Ironisnya, sementara banyak warga Suriah yang menginginkan rekonsiliasi dan perdamaian, kenyataannya adalah dialog nasional yang dijanjikan Sharaa tampaknya lebih banyak diwarnai oleh janji kosong. “Konferensi Dialog Nasional” menjadi kata-kata yang indah, tetapi tak lebih dari sekadar wacana yang bertujuan menenangkan mereka yang sudah lelah dengan konflik tanpa ujung. Menyatukan Suriah dalam satu meja perundingan ternyata lebih sulit daripada sekadar berbicara tentang itu.
Dan siapa yang seharusnya duduk di meja itu? Apakah mereka yang dulu berjuang melawan Assad? Ataukah mereka yang sekarang memimpin negara ini dengan tangan yang tak terlalu bersih dari darah? Keinginan untuk menciptakan perdamaian di Suriah terasa seperti membangun rumah di atas pasir. Pembangunan negara di tengah kebingungan moral ini tentu saja bukan pekerjaan yang mudah, dan lebih mirip seperti upaya membangun kastil pasir yang siap runtuh dengan sedikit hembusan angin.
Sharaa dan para pendukungnya mungkin berpikir bahwa mereka bisa menghapus masa lalu yang penuh dengan kekerasan dan kebrutalan, namun kenyataannya adalah mereka sedang memimpin negara yang masih dibekap oleh sejarah darah. Ironisnya, meskipun mereka berbicara tentang keadilan, mereka tidak mampu menjelaskan bagaimana cara mencapainya dalam negara yang tercabik-cabik oleh banyak pihak yang memiliki agenda masing-masing. Di tengah kekacauan ini, siapakah yang akan menegakkan keadilan?

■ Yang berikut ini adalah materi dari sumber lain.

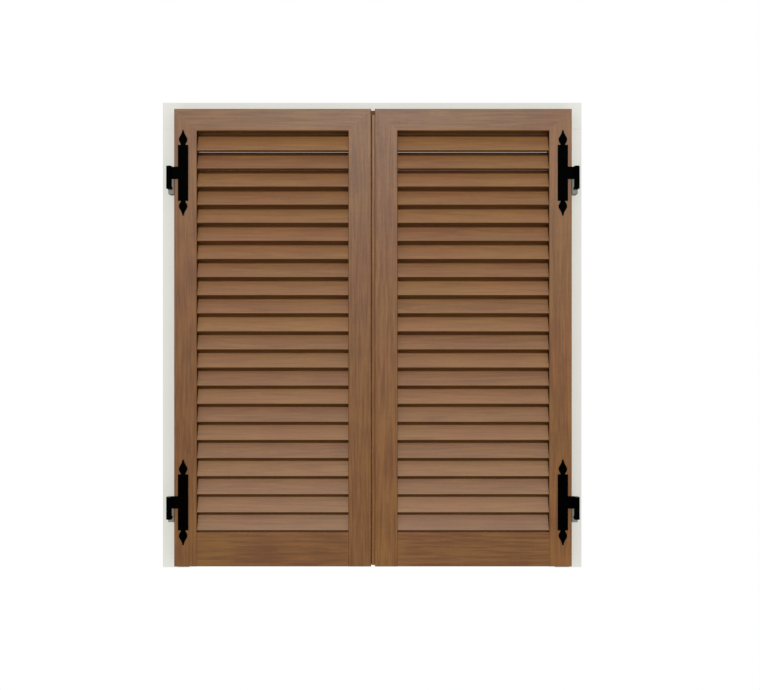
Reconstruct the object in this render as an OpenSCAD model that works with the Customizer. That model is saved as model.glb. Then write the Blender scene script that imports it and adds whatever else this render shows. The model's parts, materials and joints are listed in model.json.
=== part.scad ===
// A pair of wooden louvred shutter leaves on strap hinges, with their frame.
// Origin: centre of the four fixing holes, on the wall face. +Z up, the front faces -Y.

/* [Leaves] */
// Width of each leaf
leaf_w = 512; // [400:1:640]
// Height of each leaf
leaf_h = 1190; // [900:1:1450]
// Thickness of each leaf
leaf_t = 38; // [37:0.5:40]
// Width of the stiles
stile_w = 59; // [52:0.5:80]
// Height of the top rail
top_rail_h = 57; // [50:0.5:80]
// Height of the bottom rail
bottom_rail_h = 89; // [80:0.5:120]
// Radius of the rounded wood edges
arris_r = 1.6; // [0.8:0.1:2.5]
// Length of the bottom rail's stub tenons
tenon_len = 28; // [15:1:40]
// Thickness of the bottom rail's stub tenons
tenon_t = 12; // [8:1:14]

/* [Slats] */
// Height from one slat to the next
slat_pitch = 47.1; // [40:0.1:60]
// Least room between the top slat and the top rail
slat_headroom = 2; // [1:0.5:10]
// Room between the lowest slat and the bottom rail
slat_footroom = 0.5; // [0.5:0.1:10]
// Width of a slat, measured along its slope
slat_w = 54.3; // [46:0.1:55]
// Thickness of a slat
slat_t = 8; // [6:0.5:9]
// Lean of a slat from the vertical
slat_tilt = 30; // [25:1:32]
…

Namun, kita harus akui bahwa mereka yang menggantikan Assad tidak pernah berjanji akan menjadi penyelamat yang sempurna. Mereka hanya berjanji untuk menggantikan satu rezim otoriter dengan yang lainnya. Janji untuk menegakkan keadilan hanya terdengar seperti lelucon di telinga mereka yang terjebak dalam kehidupan penuh ketidakpastian dan ancaman dari segala penjuru. Perang yang tidak kunjung selesai hanya digantikan dengan janji-janji yang tidak kunjung dipenuhi.

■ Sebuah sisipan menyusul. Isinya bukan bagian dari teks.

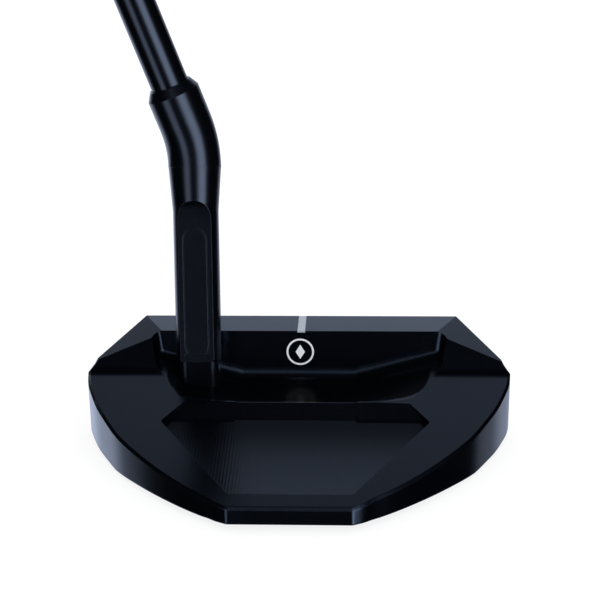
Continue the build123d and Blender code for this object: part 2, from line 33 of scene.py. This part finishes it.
# ---------------------------------------------------------------- node helpers
class Tree:
    """A small builder, so each material reads as a chain of steps."""

    def __init__(self, tree):
        self.t = tree
        self.t.nodes.clear()

    def new(self, kind, **props):
        n = self.t.nodes.new(kind)
        for k, v in props.items():
            setattr(n, k, v)
        return n

    def put(self, socket, value):
        if isinstance(value, bpy.types.NodeSocket):
            self.t.links.new(value, socket)
        elif value is not None:
            socket.default_value = value

    def math(self, op, a, b=None, c=None, clamp=False):
        n = self.new("ShaderNodeMath", operation=op, use_clamp=clamp)
        for i, v in enumerate((a, b, c)):
            self.put(n.inputs[i], v)
        return n.outputs[0]

    def vec(self, op, a, b=None, scale=None):
        n = self.new("ShaderNodeVectorMath", operation=op)
        self.put(n.inputs[0], a)
        if b is not None:
            self.put(n.inputs[1], b)
        if scale is not None:
            self.put(n.inputs["Scale"], scale)
        return n.outputs["Value" if op in ("DOT_PRODUCT", "LENGTH", "DISTANCE") else "Vector"]

    def xyz(self, v):
        n = self.new("ShaderNodeSeparateXYZ")
        self.put(n.inputs[0], v)
        return n.outputs[0], n.outputs[1], n.outputs[2]

    def combine(self, x, y, z):
        n = self.new("ShaderNodeCombineXYZ")
        for s, v in zip(n.inputs, (x, y, z)):
            self.put(s, v)
        return n.outputs[0]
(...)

Di akhir pidato Sharaa, dia menyebutkan pentingnya “menghadirkan perdamaian sipil” dan “mempertahankan kesatuan teritorial”. Namun, apa artinya perdamaian jika rakyatnya tidak pernah merasakannya? Apa artinya kesatuan teritorial jika hati setiap warga Suriah terpecah oleh kenangan akan kekerasan yang tak berujung? Inilah paradoks terbesar dari Suriah hari ini—sebuah negara yang berjuang untuk kesatuan, tetapi dihancurkan oleh perpecahan yang dalam.
Ironisnya, negara yang berusaha untuk keluar dari bayang-bayang kekuasaan Assad kini justru terjebak dalam kekuasaan yang sama, hanya dengan wajah yang berbeda. Suriah berusaha membangun masa depan, namun kenyataannya, masa depan itu tidak bisa dipisahkan dari luka lama yang tak kunjung sembuh. Jadi, siapa yang sebenarnya menang di Suriah? Apakah rakyat yang telah lama menderita, atau mereka yang kini memimpin negara ini dengan janji-janji yang tak pernah terwujud?